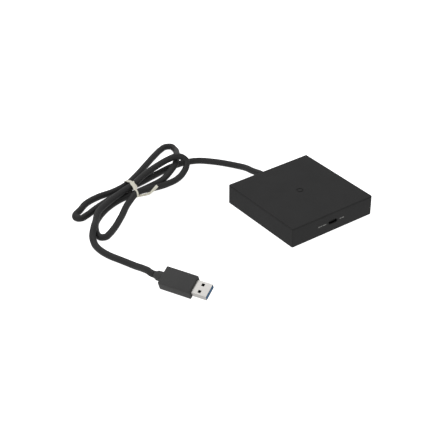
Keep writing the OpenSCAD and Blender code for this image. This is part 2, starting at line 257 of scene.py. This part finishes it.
def surface(name, colour, rough, specular=0.5, metallic=0.0, mottle=0.08, mottle_scale=60.0,
            grain=0.00002, grain_scale=3500.0, rough_spread=0.08, stretch=(1, 1, 1), sheen=0.0):
    """A procedural finish: colour that varies softly, a fine grain in relief, and roughness that follows it.

    stretch scales the grain along each axis, so that a small number draws it out into brush lines.
    """
    material = bpy.data.materials.new(name)
    material.use_nodes = True
    nodes, links = material.node_tree.nodes, material.node_tree.links
    shader = nodes["Principled BSDF"]
    shader.inputs["Metallic"].default_value = metallic
    shader.inputs["Specular IOR Level"].default_value = specular
    shader.inputs["Sheen Weight"].default_value = sheen
    where = nodes.new("ShaderNodeTexCoord")
    drawn = nodes.new("ShaderNodeMapping")
    drawn.inputs["Scale"].default_value = stretch
    links.new(where.outputs["Object"], drawn.inputs["Vector"])

    patches = nodes.new("ShaderNodeTexNoise")
    patches.inputs["Scale"].default_value = mottle_scale
    patches.inputs["Detail"].default_value = 4
    links.new(where.outputs["Object"], patches.inputs["Vector"])
    tint = nodes.new("ShaderNodeValToRGB")
    tint.color_ramp.elements[0].position = 0.3
    tint.color_ramp.elements[1].position = 0.7
    tint.color_ramp.elements[0].color = [c * (1 - mottle) for c in colour] + [1]
    tint.color_ramp.elements[1].color = [min(1, c * (1 + mottle)) for c in colour] + [1]
    links.new(patches.outputs["Fac"], tint.inputs["Fac"])
    links.new(tint.outputs["Color"], shader.inputs["Base Color"])

    fine = nodes.new("ShaderNodeTexNoise")
    fine.inputs["Scale"].default_value = grain_scale
    fine.inputs["Detail"].default_value = 3
    links.new(drawn.outputs["Vector"], fine.inputs["Vector"])
    relief = nodes.new("ShaderNodeBump")
    relief.inputs["Strength"].default_value = 0.6
    relief.inputs["Distance"].default_value = grain
    links.new(fine.outputs["Fac"], relief.inputs["Height"])
    links.new(relief.outputs["Normal"], shader.inputs["Normal"])

    polish = nodes.new("ShaderNodeMapRange")
    polish.inputs["To Min"].default_value = rough - rough_spread
    polish.inputs["To Max"].default_value = min(1, rough + rough_spread)
    links.new(fine.outputs["Fac"], polish.inputs["Value"])
    links.new(polish.outputs["Result"], shader.inputs["Roughness"])
    return material


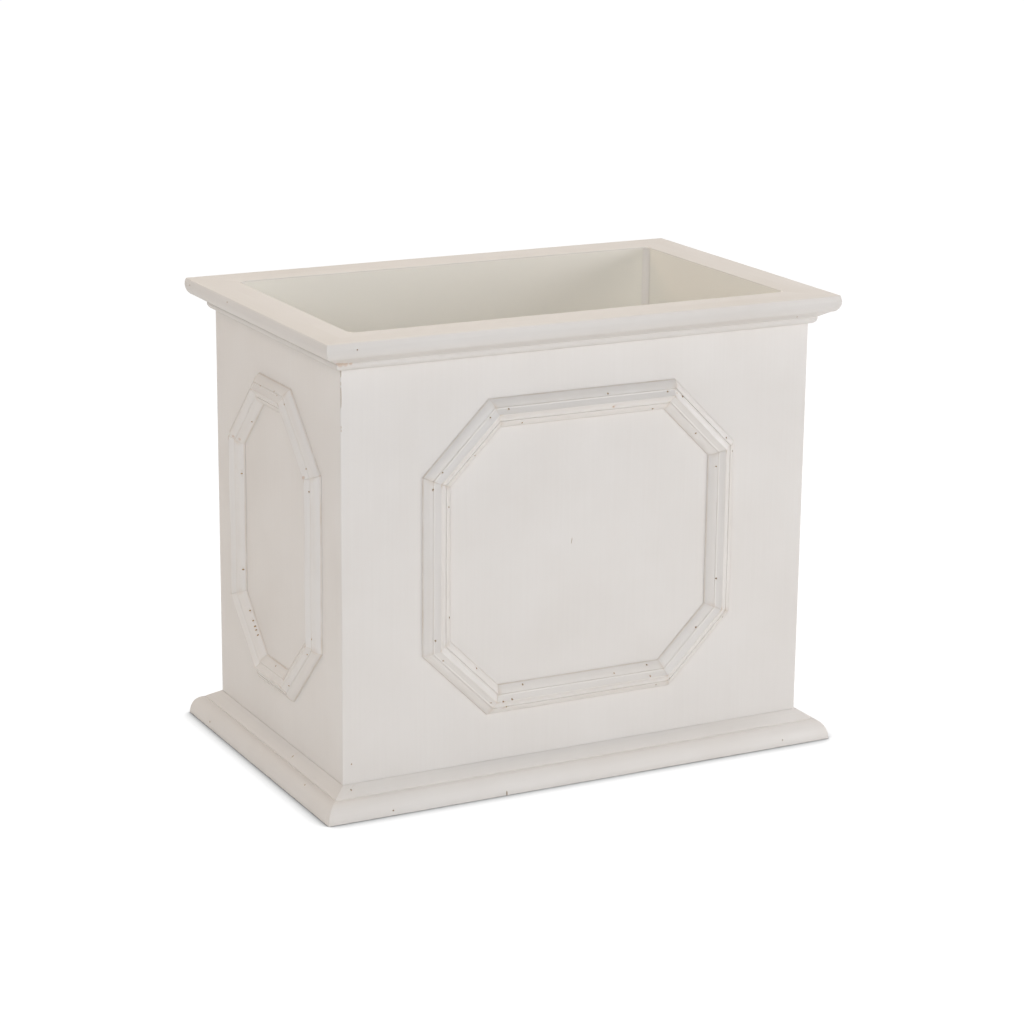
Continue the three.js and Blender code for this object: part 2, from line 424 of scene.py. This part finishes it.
def cut(mesh, spots, gouges):
    """Cuts holes (x, z, radius) and gouges (x, z, width, depth, height, lean) into a mesh."""
    bm = bmesh.new()
    bm.from_mesh(mesh)
    tree = BVHTree.FromBMesh(bm)
    bm.free()
    cutter_bm = bmesh.new()
    for x, z, *size in [*spots, *gouges]:
        hit = tree.ray_cast(Vector((x, -FAR_OUT, z)), Vector((0, 1, 0)))[0]
        if hit:
            shape = brad_hole if len(size) == 1 else gouge
            shape(cutter_bm, hit, *size)
    cutter_mesh = bpy.data.meshes.new("cuts")
    cutter_bm.to_mesh(cutter_mesh)
    cutter_bm.free()
    cutter_mesh.materials.append(BRAD_HOLE)
    cutter = bpy.data.objects.new("cuts", cutter_mesh)
    body = bpy.data.objects.new("body", mesh)
    for o in (body, cutter):
        bpy.context.scene.collection.objects.link(o)
    modifier = body.modifiers.new("cuts", "BOOLEAN")
    modifier.operation = "DIFFERENCE"
    modifier.solver = "EXACT"
    modifier.material_mode = "TRANSFER"
    modifier.object = cutter
    result = bpy.data.meshes.new_from_object(
        body.evaluated_get(bpy.context.evaluated_depsgraph_get())
    )
    for o in (body, cutter):
        bpy.data.objects.remove(o)
    return result


def hollowness(v):
    """How far a vertex lies in a hollow, or stands proud where it is under 0."""
    if not v.link_edges:
        return 0.0
    steps = [(e.other_vert(v).co - v.co).normalized() for e in v.link_edges]
    return sum(step.dot(v.normal) for step in steps) / len(steps)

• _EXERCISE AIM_
Give back exactly the lines from the beginning of the records through the line containing "that follows it.", and only those.

• _FINAL RESULT_
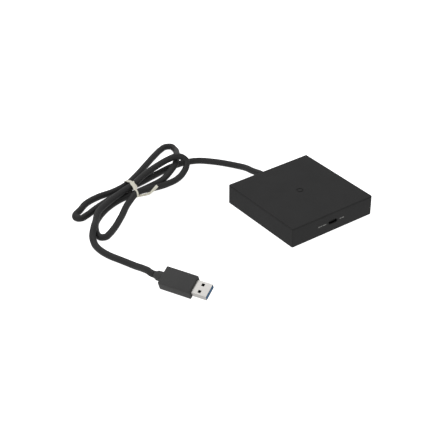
Keep writing the OpenSCAD and Blender code for this image. This is part 2, starting at line 257 of scene.py. This part finishes it.
def surface(name, colour, rough, specular=0.5, metallic=0.0, mottle=0.08, mottle_scale=60.0,
            grain=0.00002, grain_scale=3500.0, rough_spread=0.08, stretch=(1, 1, 1), sheen=0.0):
    """A procedural finish: colour that varies softly, a fine grain in relief, and roughness that follows it.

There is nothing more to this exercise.